Nothing about us without us
Who: Davies & Crompton
Journal: Perspectives on Psychological Science
Title: What do new findings about social interaction in autistic adults mean for neurodevelopmental research?
Autistic Adults, Social Interaction, & Future Research
Two recent theories outline the idea that autistic people aren’t inherently bad at social interaction, but that the difficulties in social interaction are bidirectional between autistic and non-autistic people.
These theories are the Double Empathy Problem (DEP) (that social difficulties are due to the different world experiences of autistic & non-autistic people) & the Dialectical Misattunement Hypothesis (DMH) (that over development, increasing differences in interpersonal dynamics are accumulative, leading to difficulties in cross neurotype communication)
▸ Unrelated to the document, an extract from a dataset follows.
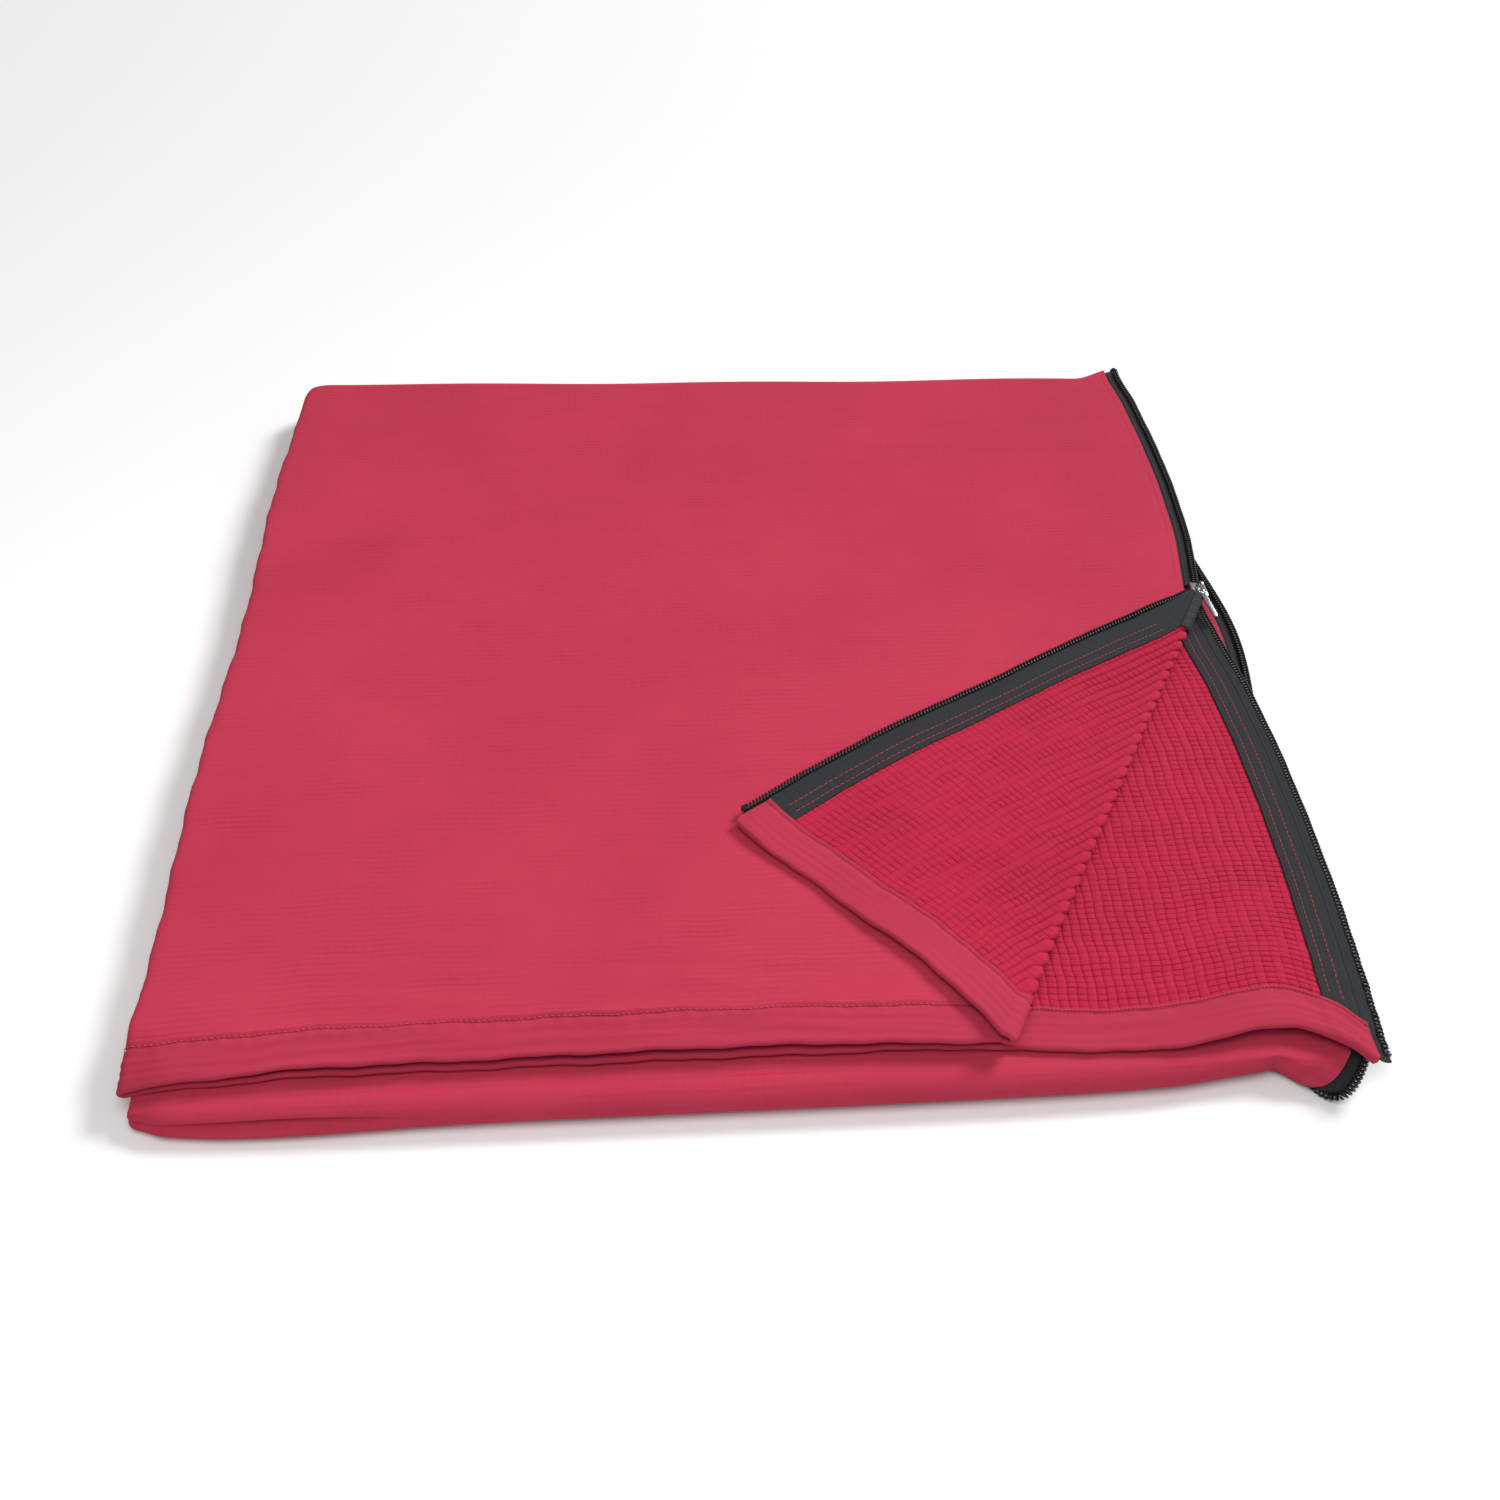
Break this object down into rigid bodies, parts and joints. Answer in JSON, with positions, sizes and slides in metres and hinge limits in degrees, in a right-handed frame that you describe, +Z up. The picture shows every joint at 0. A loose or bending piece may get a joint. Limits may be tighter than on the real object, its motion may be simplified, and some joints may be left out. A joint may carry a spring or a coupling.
{
  "type": "sauna blanket liner bag",
  "caption": "Zip-up grid-fleece liner bag for an infrared sauna blanket, folded in thirds, with one corner turned back at the open zipper.",
  "frame": {"origin": "the floor point under the middle of the folded bundle", "axes": "+Z up, +X towards the zipper side, -Y towards the open head end"},
  "size_m": [0.71, 0.701, 0.0369],
  "materials": {
    "outer_cloth": "matt brushed jersey, crimson",
    "grid_fleece": "matt raised grid fleece, crimson",
    "hem_cloth": "matt turned hem, crimson",
    "zipper_tape": "matt herringbone tape, near black",
    "zipper_coil": "satin nylon coil, black",
    "zipper_metal": "bright nickel plate",
    "thread": "spun polyester thread, crimson pink"
  },
  "bodies": {
    "lower_layer": {"back_panel_lower": "outer_cloth", "front_panel_lower": "outer_cloth", "side_fold_lower": "outer_cloth", "foot_seam": "grid_fleece", "back_tape_lower": "zipper_tape", "front_tape_lower": "zipper_tape", "back_coil_lower": "zipper_coil", "front_coil_lower": "zipper_coil", "bottom_stop": "zipper_metal", "front_fold_outer": "outer_cloth", "front_fold_inner": "outer_cloth", "front_fold_side": "outer_cloth", "front_fold_tapes": "zipper_tape", "front_fold_coils": "zipper_coil"},
    "middle_layer": {"back_panel_middle": "outer_cloth", "front_panel_middle": "outer_cloth", "side_fold_middle": "outer_cloth", "back_tape_middle": "zipper_tape", "front_tape_middle": "zipper_tape", "back_coil_middle": "zipper_coil", "front_coil_middle": "zipper_coil", "back_fold_outer": "outer_cloth", "back_fold_inner": "outer_cloth", "back_fold_side": "outer_cloth", "back_fold_tapes": "zipper_tape", "back_fold_coils": "zipper_coil"},
    "upper_layer": {"back_panel_upper": "grid_fleece", "front_panel_upper": "outer_cloth", "side_fold_upper": "outer_cloth", "back_hem": "hem_cloth", "front_hem": "hem_cloth", "back_tape_upper": "zipper_tape", "front_tape_upper": "zipper_tape", "back_coil_upper": "zipper_coil", "front_coil_upper": "zipper_coil", "back_top_stop": "zipper_metal", "front_hem_stitching": "thread", "back_hem_stitching": "thread", "front_tape_stitching": "thread", "back_tape_stitching": "thread"},
    "corner_flap": {"flap_panel": "grid_fleece", "flap_hem": "hem_cloth", "flap_tape": "zipper_tape", "flap_coil": "zipper_coil", "flap_top_stop": "zipper_metal", "flap_stitching": "thread"},
    "slider": {"slider_body": "zipper_metal", "slider_bridge": "zipper_metal"},
    "pull_ring": {"pull_ring": "zipper_metal"},
    "pull_tab": {"pull_tab": "zipper_metal"}
  },
  "joints": [
    {"name": "front_fold_open", "type": "hinge", "parent": "lower_layer", "child": "middle_layer", "pos_m": [0, -0.343, 0.0105], "axis": [1, 0, 0], "range_deg": [0, 179.9], "deforming": ["front_fold_outer", "front_fold_inner", "front_fold_side", "front_fold_tapes", "front_fold_coils"]},
    {"name": "back_fold_open", "type": "hinge", "parent": "middle_layer", "child": "upper_layer", "pos_m": [0, 0.343, 0.0215], "axis": [-1, 0, 0], "range_deg": [0, 179.9], "deforming": ["back_fold_outer", "back_fold_inner", "back_fold_side", "back_fold_tapes", "back_fold_coils"]},
    {"name": "corner_turn", "type": "hinge", "parent": "upper_layer", "child": "corner_flap", "pos_m": [0.347, 0.05, 0.03225], "axis": [0.4848, 0.8746, 0], "range_deg": [0, 179.9]},
    {"name": "slider_travel", "type": "slide", "parent": "upper_layer", "child": "slider", "axis": [0, -1, 0], "range_m": [-0.28, 0.375]},
    {"name": "ring_swing", "type": "hinge", "parent": "slider", "child": "pull_ring", "pos_m": [0.3522, 0.05, 0.027], "axis": [0, 0, 1], "range_deg": [0, 120]},
    {"name": "tab_swing", "type": "hinge", "parent": "pull_ring", "child": "pull_tab", "pos_m": [0.3522, 0.043, 0.027], "axis": [0, 0, 1], "range_deg": [0, 60]}
  ],
  "couplings": [
    {"joint": "back_fold_open", "follows": "front_fold_open", "ratio": 1}
  ]
}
Research would explore how autistic & non-autistic people interact with different neurotypes. This is because research has shown that autistic people are effective communicators with other autistic people.
There may be autism-specific social behaviours which lead to effective communication!
Autistic people report feelings of comfort & relaxation when with other autistic people, & that they have unique ways of engaging with one another! Autistic people feel more able to predict the behaviour of other autists, & have a better understanding of them than of neurotypical people.
We don’t yet know the specifics of autistic interaction, but this knowledge would be really important for reframing our understanding of autism & will contribute to the progression of the rights of autistic people.
Two really important research areas:
– understanding the mechanisms of social development in autistic people
– creation of standardised assessments to measure the change & growth of social skills in autistic people
The DMH predicts that the gaps between autistic & non-autistic people get bigger over time, so there will be more misunderstandings in social interaction over development & growth. Therefore, it’s important to consider the developmental trajectories of social mechanisms as autistic people grow up! That means you wouldn’t just measure social differences once, but a lot of different times over the lifespan.
If we measured dynamic changes in autistic peoples behavioural & cognitive profiles, then we can begin to understand the point at which misattunements begin to emerge, how they change over time, & what sort of mechanisms underlie autistic social communication.
Knowing these things would help us to understand which factors contribute to social development & later life outcomes for autistic people.
This is important to know, because so far autistic people’s social communication abilities have been assessed in comparison to non-autistic people, when in fact there might be completely different mechanisms underlying social communication.
This sort of research is really important, because it can help us to understand the impacts of social inclusion, camouflaging, mental health outcomes, & the importance of autism-specific environments and their impacts on areas such as education, health, & social care settings.
In order to do this research, we need autism-specific measures of social cognition. At the moment, our measures are based off neurotypical peoples social interactions & norms, and so autistic people often score poorly on these because they don’t account for autism-specific experiences of socialisation. The new measures should be co-produced with autistic people so that they accurately conceptualise what a successful social interaction looks like for autistic people.
Another reason this research is super important is that it can influence the ways we think about neurodiversity at a societal level. If we stopped thinking about autism as a divergence from neurotypical development and instead saw autism as having its own unique developmental trajectory, then we would alleviate stigma & the pressure on autistic people to mask or to act neurotypical.
It will also inform our understanding of other neurodivergencies and allow us to explore meaningful questions which will improve the lives of neurodivergent people.